Now, we come to Sanskrit avyayas (whew!). These, thankfully, do not change form. The most important among these are kriyaavisheshaNa (adverbs). Many kriyaavisheshaNa-s derive from naama-pada by attaching -m or -tah suffixes to the praatipadika, similar to English (kind-ly from kind, happi-ly from happy). However, samdarbha (context) needs to be understood before determining the correct meaning. One also needs to watch out for the use of saptamee (locative), panchamee (ablative), and trteeyaa (instrumental) vibhakti forms as surrogates for kriyaavisheshaNa, e.g., shaantau (“in peace”) or shaantena (“with peace”) instead of shaantam (“peacefully”), or poorvaat (“from before”) instead of poorvam (“earlier”).

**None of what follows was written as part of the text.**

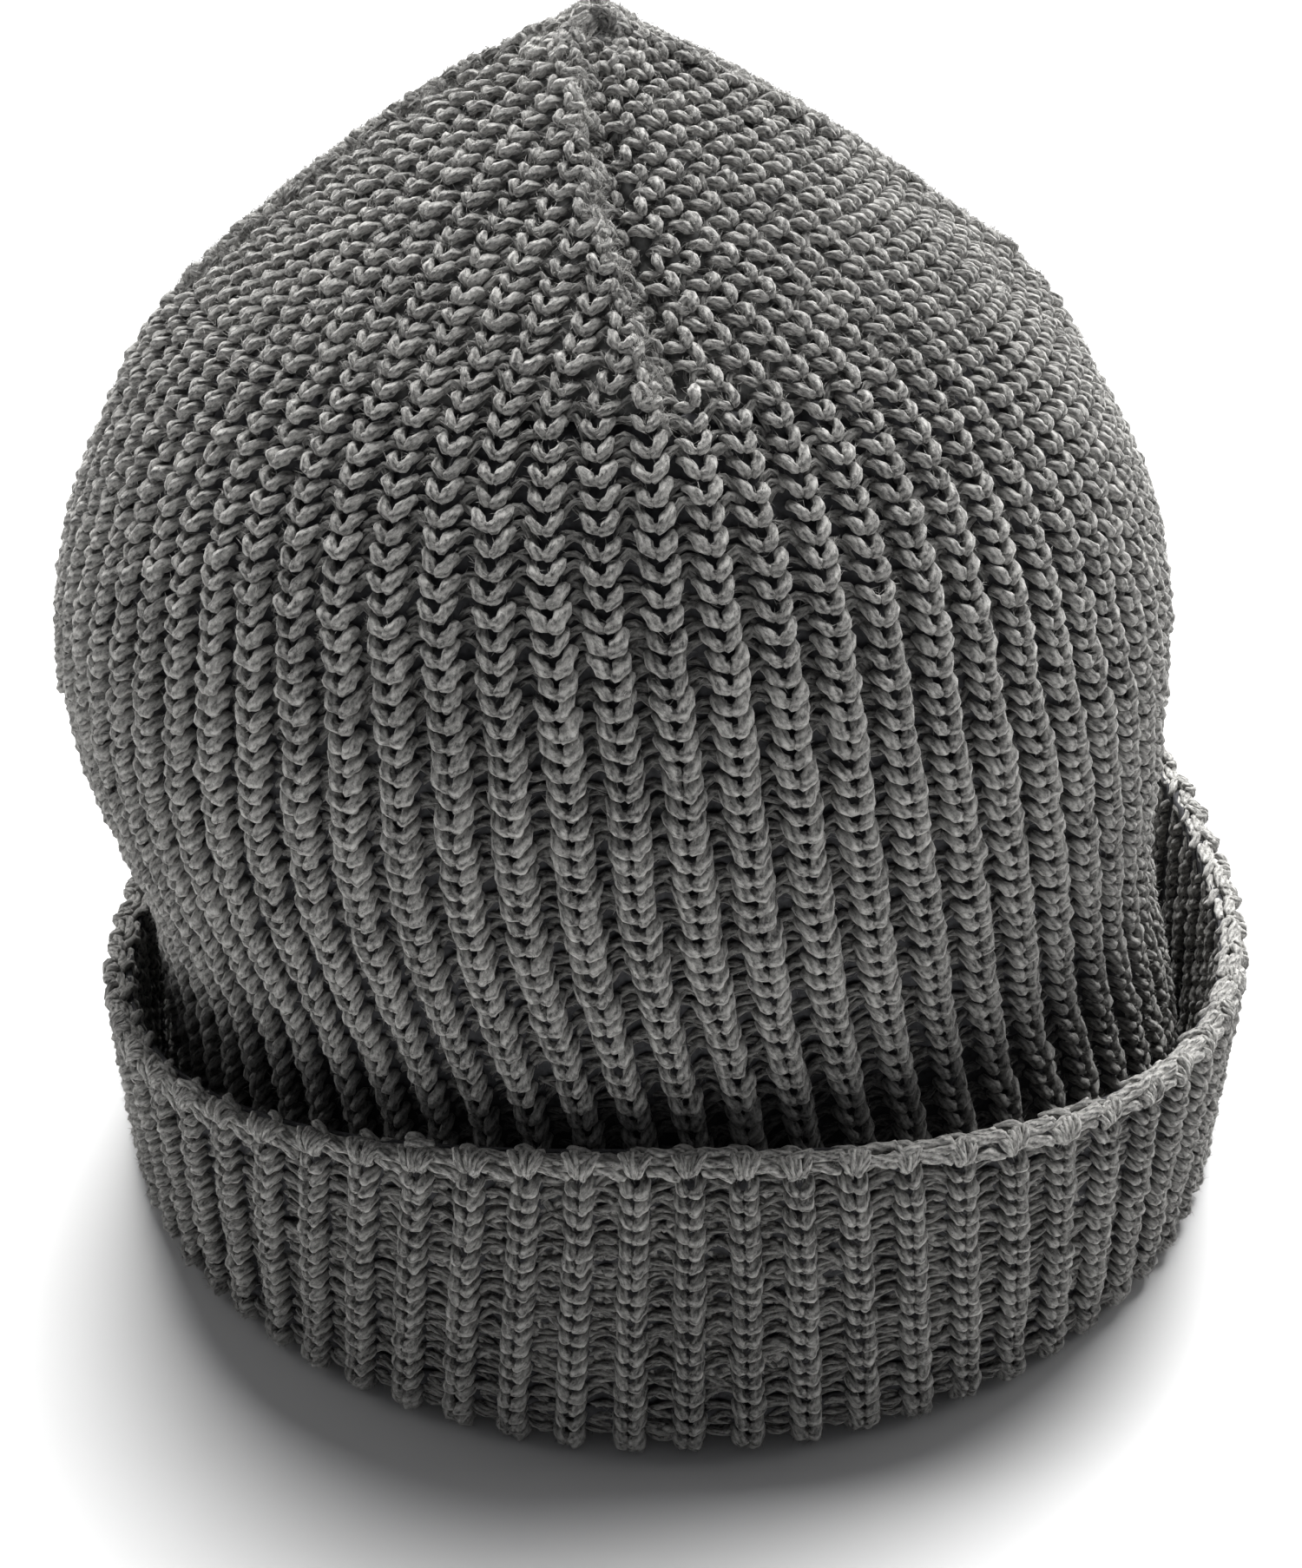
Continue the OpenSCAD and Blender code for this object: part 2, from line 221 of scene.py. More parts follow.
class Yarn:
    """Collects closed lengths of plied yarn, to be joined into one mesh."""

    def __init__(self):
        self.verts, self.quads, self.tris, self.uvs, self.shade, self.count = [], [], [], [], [], 0

    def lay(self, centres, out, radius, sides=8, ply=PLY, turns=0.5, shade=1.0):
        """Lengths of yarn: centres is (lengths, rings, 3), out a direction per length, radius per ring or one
        value. shade darkens the colour, per ring or one value: it stands in for the shadow of the fine fibres
        left out."""
        n, rings, _ = centres.shape
        along = unit(np.gradient(centres, axis=1))
        side = unit(np.cross(along, np.broadcast_to(out[:, None, :], centres.shape)))
        up = np.cross(side, along)
        angle = np.arange(sides) * TURN / sides
        t = np.linspace(0, 1, rings)
        length = np.linalg.norm(np.diff(centres, axis=1), axis=2).sum(1)
        start = rng.random(n) * TURN
        phase = start[:, None] + turns * TURN * t[None, :] * (length / 4)[:, None]
        radius = np.broadcast_to(np.asarray(radius, float), (n, rings))
        r = radius[:, :, None] * (1 + ply * np.cos(2 * (angle[None, None, :] - phase[:, :, None])))
        ring = (centres[:, :, None, :]
                + side[:, :, None, :] * (r * np.cos(angle))[..., None]
                + up[:, :, None, :] * (r * np.sin(angle))[..., None])
        low = centres[:, 0] - along[:, 0] * radius[:, 0, None] * 0.6
        high = centres[:, -1] + along[:, -1] * radius[:, -1, None] * 0.6
        block = rings * sides + 2
        verts = np.concatenate([ring.reshape(n, -1, 3), low[:, None], high[:, None]], 1)
        j, i = np.meshgrid(np.arange(rings - 1), np.arange(sides), indexing="ij")
        nxt = (i + 1) % sides
        this, above = j * sides, (j + 1) * sides
        quad = np.stack([this + i, this + nxt, above + nxt, above + i], -1).reshape(-1, 4)
        k = np.arange(sides)
        kn = (k + 1) % sides
        last = (rings - 1) * sides
        tri = np.concatenate([
            np.stack([kn, k, np.full(sides, rings * sides)], -1),
            np.stack([last + k, last + kn, np.full(sides, rings * sides + 1)], -1),
        ])
        base = self.count + np.arange(n) * block
        self.quads.append((quad[None] + base[:, None, None]).reshape(-1, 4))
        self.tris.append((tri[None] + base[:, None, None]).reshape(-1, 3))
        u = start[:, None, None] * 3 + (length[:, None] * t)[:, :, None] / 4 + np.zeros((1, 1, sides))
        w = np.broadcast_to(angle / TURN, (n, rings, sides))
        uv = np.stack([u, w], -1).reshape(n, -1, 2)
        ends = np.stack([u[:, [0, -1], 0], np.full((n, 2), 0.5)], -1)
        self.uvs.append(np.concatenate([uv, ends], 1).reshape(-1, 2))
        self.verts.append(verts.reshape(-1, 3))
        tone = np.broadcast_to(np.asarray(shade, float), (n, rings))
        self.shade.append(np.concatenate([np.repeat(tone, sides, axis=1), tone[:, [0, -1]]], 1).ravel())
        self.count += n * block

    def fibres(self, root, direction, length):
        """Loose fibres: thin spikes from root points."""
        n = len(root)
        first = unit(direction)
        side = unit(np.cross(first, rng.normal(size=(n, 3))))
        other = np.cross(first, side)
        angle = np.arange(3) * TURN / 3
        star = side[:, None] * np.cos(angle)[None, :, None] + other[:, None] * np.sin(angle)[None, :, None]
        verts = np.concatenate([root[:, None] + star * FIBRE, (root + first * length[:, None])[:, None]], 1)
        tri = np.array([[0, 2, 1], [0, 1, 3], [1, 2, 3], [2, 0, 3]])
        base = self.count + np.arange(n) * 4
        self.tris.append((tri[None] + base[:, None, None]).reshape(-1, 3))
        self.verts.append(verts.reshape(-1, 3))
        self.uvs.append(np.repeat(rng.random((n, 2)) * 5, 4, axis=0))
        self.shade.append(np.full(n * 4, FIBRE_SHADE))
        self.count += n * 4

    def fuzz(self, centres, out, radius, each, reach=1.5):
        """Some loose fibres on each length of yarn."""
        n, rings, _ = centres.shape
        if each <= 0:
            return
        pick = np.repeat(np.arange(n), each)
        j = rng.integers(1, rings - 1, len(pick))
        p = centres[pick, j]
        along = unit(centres[pick, j + 1] - centres[pick, j - 1])
        o = out[pick]
        side = unit(np.cross(along, o))
        theta = rng.uniform(0.1, 0.9, len(pick)) * math.pi
        normal = side * np.cos(theta)[:, None] + np.cross(side, along) * np.sin(theta)[:, None]
        normal = np.where((np.sum(normal * o, 1) < 0)[:, None], -normal, normal)
        swing = rng.choice([-1, 1], len(pick))[:, None] * rng.uniform(0.4, 1.6, (len(pick), 1))
        stand = normal * rng.uniform(0.3, 0.9, (len(pick), 1))
        direction = stand + along * swing + rng.normal(0, 0.3, p.shape)
        self.fibres(p + normal * radius * 0.8, direction, rng.uniform(0.45, 1.0, len(pick)) * reach)

    def finish(self, name, material, *nodes, slot="rib_knit"):
        verts = np.concatenate(self.verts)
        verts[:, 2] = np.maximum(verts[:, 2], FLOOR_CLEAR)
        obj = make_mesh(name, verts, np.concatenate(self.quads), np.concatenate(self.tris), material,
                        np.concatenate(self.uvs), np.concatenate(self.shade))
        if nodes:
            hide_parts(*nodes)
        return obj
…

Finally, Sanskrit has other avyayas, including samyojaka (conjunctions), upasarga (prefixes), neepaata (particles), vaakyaalankaara (interjections, exclamations), and a set of very potent prefixes, which were discussed earlier in the section on lexicon construction. Most of these avyaya function as they do in other languages, but some have uniquely Indian and Sanskrit usages. As with any language, once one develops an intuitive grasp of bhaashaa-pravaaha (flow of the language) and Sanskrit-bhaashaa-samaaja-prashanga (socio-cultural context of Sanskrita language), these determinations become second nature rather than a cerebral exercise.